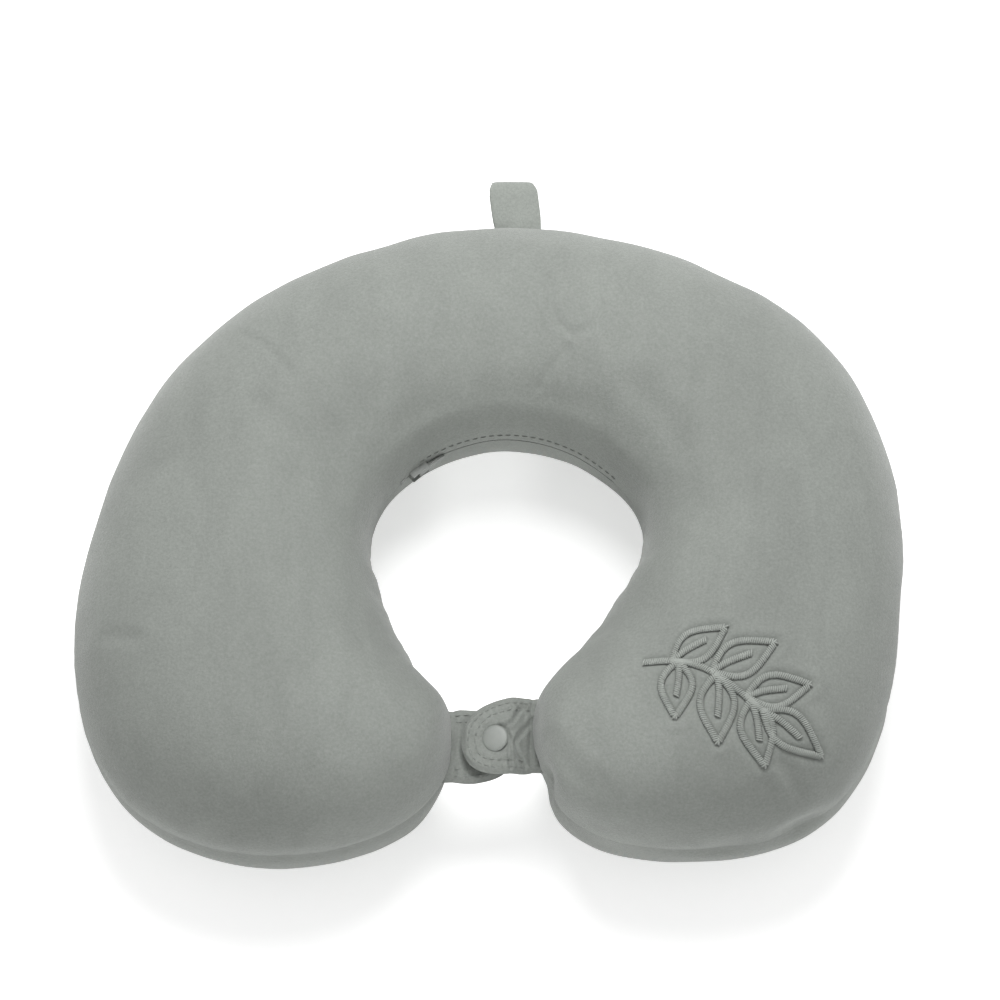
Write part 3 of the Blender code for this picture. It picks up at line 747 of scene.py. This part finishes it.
def sprig():
    """Every line of the motif in millimetres about its centre, the stem running along x."""
    stem = bent((-38, -6), (12, 2), 0.12, 26)
    lines = [stem]
    for share, lean, long, wide in ((0.20, 66, 25, 6.2), (0.24, -60, 23, 6.0), (0.52, 60, 28, 6.8),
                                    (0.56, -56, 27, 6.6), (0.86, 48, 26, 6.2), (0.90, -44, 25, 6.2),
                                    (1.0, 2, 27, 6.6)):
        at = stem[int(share * (len(stem) - 1))]
        lines += leaf(at, math.radians(lean), long, wide)
    return lines


def on_lobe(line):
    """A flat line turned, moved over the lobe and dropped onto the cover: its points and their ups."""
    cos, sin = math.cos(SPRIG_TURN), math.sin(SPRIG_TURN)
    turn = np.array(((cos, -sin), (sin, cos)))
    places, ups = [], []
    for x, y in line @ turn.T + SPRIG_CENTRE:
        hit = panel_tree["top"].ray_cast(Vector((x, y, 140)) * MM, Vector((0, 0, -1)))
        places.append(np.array(hit[0]))
        ups.append(np.array(hit[1]))
    smooth = np.array(ups)
    for _ in range(3):
        smooth[1:-1] = (smooth[:-2] + 2 * smooth[1:-1] + smooth[2:]) / 4
    return np.array(places), smooth / np.linalg.norm(smooth, axis=1)[:, None]


sprig_paths = [on_lobe(line) for line in sprig()]
print("sprig lines:", len(sprig_paths), "total", round(sum(
    np.linalg.norm(np.diff(p, axis=0), axis=1).sum() for p, _ in sprig_paths) / MM), "mm")

# %% Draw the plush down beside the thread, then lay the cords and strands
def quilt(panel, paths):
    """Sinks the cloth close to the lines and lets it rise between them."""
    tree = KDTree(sum(4 * len(p) for p, _ in paths))
    count = 0
    for places, _ in paths:
        for a, b in zip(places, places[1:]):
            for share in (0, 0.25, 0.5, 0.75):
                tree.insert(a + (b - a) * share, count)
                count += 1
    tree.balance()
    points, normals = points_of(panel), normals_of(panel)
    low, high = np.min([p.min(0) for p, _ in paths], 0), np.max([p.max(0) for p, _ in paths], 0)
    close = np.nonzero(((points > low - 9 * MM) & (points < high + 9 * MM)).all(1))[0]
    for i in close:
        away = tree.find(points[i])[2] / MM
        sink = 0.75 * math.exp(-(away / 1.9) ** 2) - 0.55 * math.exp(-((away - 4.2) / 2.2) ** 2)
        points[i] -= normals[i] * sink * MM
    set_points(panel, points)


def padded_cord(name, paths, half, high, finish, sides=8):
    """A low rounded cord along each path, half its width by its height."""
    points, faces = [], []
    for places, ups in paths:
        start = len(points)
        for i, (centre, up) in enumerate(zip(places, ups)):
            ahead = places[min(i + 1, len(places) - 1)] - places[max(i - 1, 0)]
            side = np.cross(ahead, up)
            side /= max(np.linalg.norm(side), 1e-9)
            taper = 0.6 if i in (0, len(places) - 1) else 1.0
            for k in range(sides):
                angle = 2 * math.pi * k / sides
                points.append(centre + side * half * taper * math.cos(angle) * MM
                              + up * high * taper * math.sin(angle) * MM)
        for i in range(len(places) - 1):
            for k in range(sides):
                a, b = start + i * sides + k, start + i * sides + (k + 1) % sides
                faces.append((a, a + sides, b + sides, b))
        faces.append(tuple(start + k for k in range(sides)))
        faces.append(tuple(start + (len(places) - 1) * sides + k for k in reversed(range(sides))))
    return new_piece(name, points, faces, finish)


quilt(panels["top"], sprig_paths)
sprig_cord = padded_cord("sprig_padding", sprig_paths, 1.15, 0.75, SATIN_PARTLY_PAINTED_HIGHLIGHT)
sprig_threads = lay_along("sprig_satin", sprig_paths, STRAND, 0.84 * MM, SATIN_PARTLY_PAINTED_HIGHLIGHT, 0.07, 7)

# %% Topstitch along the nape, just above the zip
STITCH_SPACING = 3.3 * MM


def nape_row(height):
    """A row on the neck side of the nape, found by looking outwards from the middle of the neck."""
    places, ups = [], []
    for angle in np.radians(np.linspace(126, 44, 60)):
        heading = Vector((math.cos(angle), math.sin(angle), 0))
        hit = panel_tree["top"].ray_cast(Vector((*NECK, height * MM)), heading)
        if hit[0] is not None:
            places.append(np.array(hit[0]) + 0.15 * MM * np.array(hit[1]))
            ups.append(np.array(hit[1]))
    return np.array(places), np.array(ups)


nape_stitches = lay_along("nape_topstitch", [nape_row(51.2)], STITCH, STITCH_SPACING, SEWING, 0.08, 3)

# %% [markdown]
# Inside the cover lie the foam, its two jersey linings, the embroidery's backing and the care label.
# They are hardly seen, yet a reader who lifts a panel finds them, so each keeps its own shape from the
# frame, rounded by subdivision (the label not at all), and is carried along with the cover so that nothing
# shows through.

# %% Round and carry the inner pieces
def inner_piece(node, name, levels, finish, sink=0.0):
    piece = new_piece(name, [], [], finish)
    net = net_of(node)
    net.to_mesh(piece.data)
    net.free()
    if levels:
        subdivide(piece, levels)
    piece.data.polygons.foreach_set("use_smooth", [True] * len(piece.data.polygons))
    piece.data.materials.clear()
    piece.data.materials.append(finish)
    set_points(piece, follow(points_of(piece)) - (0, 0, sink))
    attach(piece, "pillow")
    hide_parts(node)
    print(name, len(piece.data.polygons), "faces")
    return piece


foam = inner_piece("foam_core", "foam_filling", 1, FOAM)
for side in ("top", "bottom"):
    inner_piece("liner_" + side, "jersey_liner_" + side, 1, JERSEY)
inner_piece("embroidery_backing", "tear_away_backing", 2, PAPER, 1.5 * MM)
inner_piece("care_label", "blank_care_label", 0, LABEL)
for side, panel in panels.items():
    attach(panel, "pillow")
    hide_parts("cover_" + side)
for piece, slot in ((sprig_cord, "embroidery_thread"), (sprig_threads, "embroidery_thread"),
                    (nape_stitches, "velour")):
    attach(piece, "pillow")
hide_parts("embroidery")

# %% [markdown]
# Two tabs close the mouth of the pillow. Each is sewn from two thin layers of the same velour with a
# little wadding, turned and topstitched twice round its edge, so it is puffy, its edge is round and it
# folds where it leaves the lobe. A tab is drawn as a grid from its root to its half round end; the
# folds are creases in the grid. Its root runs into the lobe's seam at its hinge.

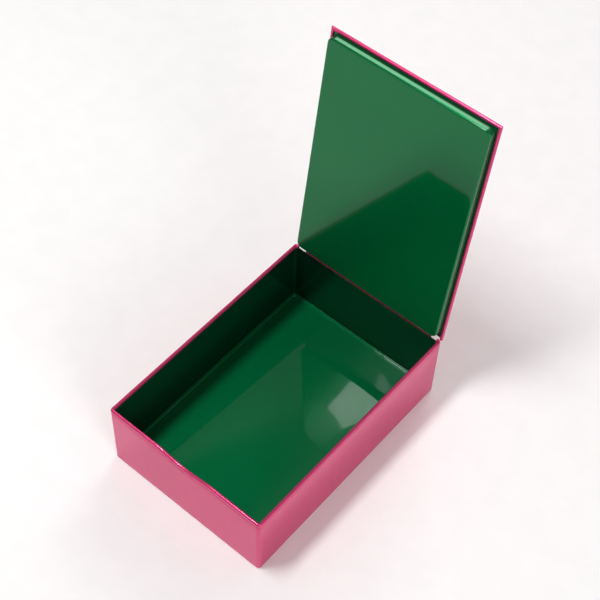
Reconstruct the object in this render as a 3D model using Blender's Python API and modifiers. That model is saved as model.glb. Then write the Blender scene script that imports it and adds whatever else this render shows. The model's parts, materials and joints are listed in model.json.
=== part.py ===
# Rectangular metal box for papers and keepsakes: a lacquered tinplate body with a rolled rim and a finger notch,
# a pressed floor pan, and a hinged lid with a raised panel inside. Everything is in metres, with +Z up.
# The origin is the middle of the underside, the notch is in the -Y wall and the hinge is along the +Y wall.

import math

import bmesh
import bpy
from mathutils import Vector

MM = 0.001

# The body
BOX_WIDTH = 115 * MM
BOX_LENGTH = 166 * MM
BOX_HEIGHT = 51.5 * MM
SHEET = 0.4 * MM

# The rim: the wall's top edge rolled inwards, with a shallow groove under the roll. Along the hinge there is no roll:
# the wall ends plainly under the groove, so that the lid's raised panel and the hinge have room
RIM_WIDTH = 2.2 * MM
RIM_HEIGHT = 2.8 * MM
RIM_CORNER_INSIDE = 0.2 * MM
RIM_END_ANGLE = math.radians(-60)
GROOVE_DEPTH = 0.25 * MM
GROOVE_HEIGHT = 1.1 * MM

# The finger notch in the front rim
NOTCH_WIDTH = 46 * MM
NOTCH_DEPTH = 2.4 * MM

# The foot: the wall's lower edge turned in under the floor
FOOT_RADIUS = 0.8 * MM
FOOT_FLANGE = 1.9 * MM

# The floor pan: its edge is stepped up and lies on the foot
PAN_LEDGE = 2.0 * MM
PAN_STEP_HEIGHT = 0.7 * MM
PAN_STEP_WIDTH = 0.4 * MM
PAN_STEP_CORNER = 1.2 * MM

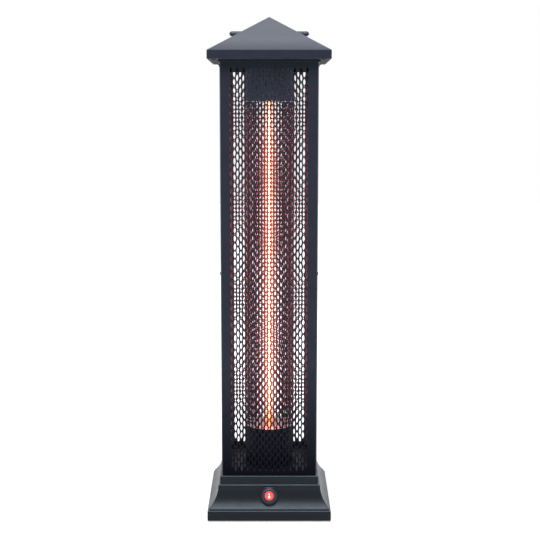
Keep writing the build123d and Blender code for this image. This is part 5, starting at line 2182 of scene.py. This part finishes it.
def finishes() -> dict[Slot, bpy.types.Material]:
    """Makes the finish of every material slot.

    Returns:
        The material of each slot.
    """
    lens_centre = tuple(PLACES.button_matrix() @ Vector((0, 0, LENS_CENTRE)))
    made = {
        # Painted highlight: the foot is painted lighter where it faces up, standing in for light on
        # its ledges and lower cove.
        Slot.FOOT: MouldedPlastic(
            "foot_plastic", (0.0035, 0.0043, 0.006), 0.30, 0.38,
            specular=0.22, painted_top_light=(0.075, 0.09, 0.105),
        ),
        Slot.SHEET: PowderCoat("black_powder_coat", COAT, peel=0.05),
        # Painted light: the drum coat is far lighter than the black coat, standing in for light
        # that the upper drum gets too little of.
        Slot.DRUM: PowderCoat("drum_painted_light", (0.11, 0.13, 0.18), 0.40, 0.52, 0.10),
        Slot.PLATE: PowderCoat("plate_paint", (0.050, 0.050, 0.055), 0.45, 0.6),
        Slot.ZINC: PlatedSteel("zinc_plate", (0.62, 0.63, 0.65)),
        Slot.BLACK_SCREW: PowderCoat("blackened_steel", (0.030, 0.030, 0.035), 0.28, 0.40, 0.05),
        Slot.RUBBER: Rubber("black_rubber", (0.020, 0.020, 0.022)),
        Slot.BEZEL: MouldedPlastic("bezel_gloss", (0.006, 0.007, 0.010), 0.18, 0.26, 0.05),
        Slot.BUTTON: MouldedPlastic("button_satin", (0.014, 0.011, 0.015), 0.28, 0.38, 0.08),
        Slot.LENS: LitLens(
            "lit_red", lens_centre, 0.0085, (1.0, 0.16, 0.13), (0.80, 0.035, 0.045), 0.75,
        ),
        Slot.NYLON: MouldedPlastic("dark_nylon", (0.030, 0.030, 0.030), 0.38, 0.5, 0.1),
        Slot.PALE_NYLON: MouldedPlastic("pale_nylon", (0.80, 0.79, 0.74), 0.4, 0.5, 0.1),
        Slot.REFLECTOR: SpunReflector("spun_aluminium", (0.93, 0.88, 0.88)),
        # Painted glow on the quartz, standing in for the filament's light in the tube.
        Slot.QUARTZ: QuartzGlass("quartz_painted_glow", (1.0, 0.90, 0.84), (1.0, 0.22, 0.07)),
        Slot.FILAMENT: HotCoil("glowing_wire", 0.111, 0.165, 0.250, 0.735, 0.777, 0.8155, 11.0),
        Slot.CERAMIC: GlazedCeramic("lamp_steatite", (0.90, 0.87, 0.80)),
        Slot.GRIP: MouldedPlastic("grip_grain", (0.018, 0.024, 0.027), 0.45, 0.58, 0.2, 900.0),
    }
    return {slot: finish.make() for slot, finish in made.items()}


def mark_light() -> bpy.types.Material:
    """White-hot light of the signs on the lens."""
    return LitLens("sign_light", (0, 0, 0), 1.0, (1.0, 0.95, 0.75), (1.0, 0.85, 0.55), 1.6).make()


def dress_solids(paints: dict[Slot, bpy.types.Material]) -> None:
    """Gives every solid of the frame the finish of its slot."""
    slots = {row["node"]: Slot(row["material_slot"]) for row in frame["record"]["subparts"]}
    for name, node in frame["nodes"].items():
        for holder in node.material_slots:
            holder.material = paints[slots[name]]
    LOG.info("dressed %d solids", len(frame["nodes"]))


def main() -> None:
    """Builds the sub-assemblies in order."""
    logging.basicConfig(level=logging.INFO, format="%(name)s %(message)s")
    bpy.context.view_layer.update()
    paints = finishes()
    dress_solids(paints)
    sheet, rubber, metal = paints[Slot.SHEET], paints[Slot.RUBBER], paints[Slot.REFLECTOR]
    # The panel, side and guard finishes carry painted shade toward the foot and a painted red glow
    # beside the lamp.
    panel = LinedSheet("lined_panel", COAT, peel=0.05).make()
    side = LinedSheet("lined_side", COAT, peel=0.05, reach=0.0872, lining=PALE_STEEL).make()
    guard = LinedSheet(
        "lined_guard", (0.012, 0.010, 0.014), reach=0.0455, round_piece=True,
        lining=(0.07, 0.065, 0.07), glow=0.45, glow_width=0.026,
    ).make()
    # Painted shade: a dark copy of the drum coat for the lower drum.
    painted_shade_drum = PowderCoat("drum_painted_shade", (0.005, 0.005, 0.008), 0.45, 0.55, 0.10, 0.1).make()
    Foot(paints[Slot.FOOT], rubber, paints[Slot.NYLON]).build()
    PowerButton(paints[Slot.BEZEL], paints[Slot.BUTTON], paints[Slot.LENS], mark_light()).build()
    Column(panel, side, paints[Slot.BLACK_SCREW]).build()
    quartz, wire = paints[Slot.QUARTZ], paints[Slot.FILAMENT]
    Lamp(paints[Slot.DRUM], painted_shade_drum, guard, metal, quartz, wire).build()
    smooth = PowderCoat("roof_powder_coat", COAT, 0.385, 0.40, 0.03).make()
    # Painted shade and reflection: the roof's underside and its screws get a grey, hardly glossy
    # copy of the black coat in place of the coat's own reflection.
    shaded = PowderCoat("soffit_painted_shade", (0.070, 0.068, 0.074), 0.6, 0.7, 0.05, 0.03).make()
    for name in ("roof_soffit", "soffit_screws"):
        frame["nodes"][name].material_slots[0].material = shaded
    Roof(smooth, sheet, paints[Slot.GRIP]).build()
    Studio().build()


if __name__ == "__main__":
    main()
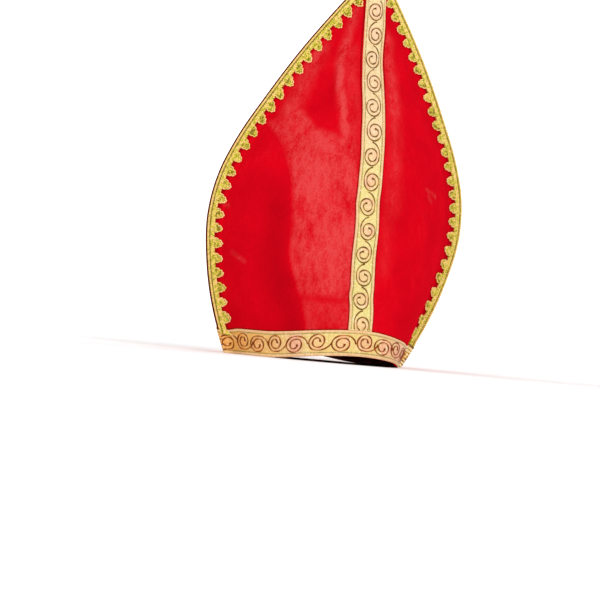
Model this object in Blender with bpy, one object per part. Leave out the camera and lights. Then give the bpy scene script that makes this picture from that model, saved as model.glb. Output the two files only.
* * *
Of the lines above, retype only those from the line containing "Reconstruct the object" through the line containing "SHEET = 0.4 * MM", including both, exactly.

Reconstruct the object in this render as a 3D model using Blender's Python API and modifiers. That model is saved as model.glb. Then write the Blender scene script that imports it and adds whatever else this render shows. The model's parts, materials and joints are listed in model.json.
=== part.py ===
# Rectangular metal box for papers and keepsakes: a lacquered tinplate body with a rolled rim and a finger notch,
# a pressed floor pan, and a hinged lid with a raised panel inside. Everything is in metres, with +Z up.
# The origin is the middle of the underside, the notch is in the -Y wall and the hinge is along the +Y wall.

import math

import bmesh
import bpy
from mathutils import Vector

MM = 0.001

# The body
BOX_WIDTH = 115 * MM
BOX_LENGTH = 166 * MM
BOX_HEIGHT = 51.5 * MM
SHEET = 0.4 * MM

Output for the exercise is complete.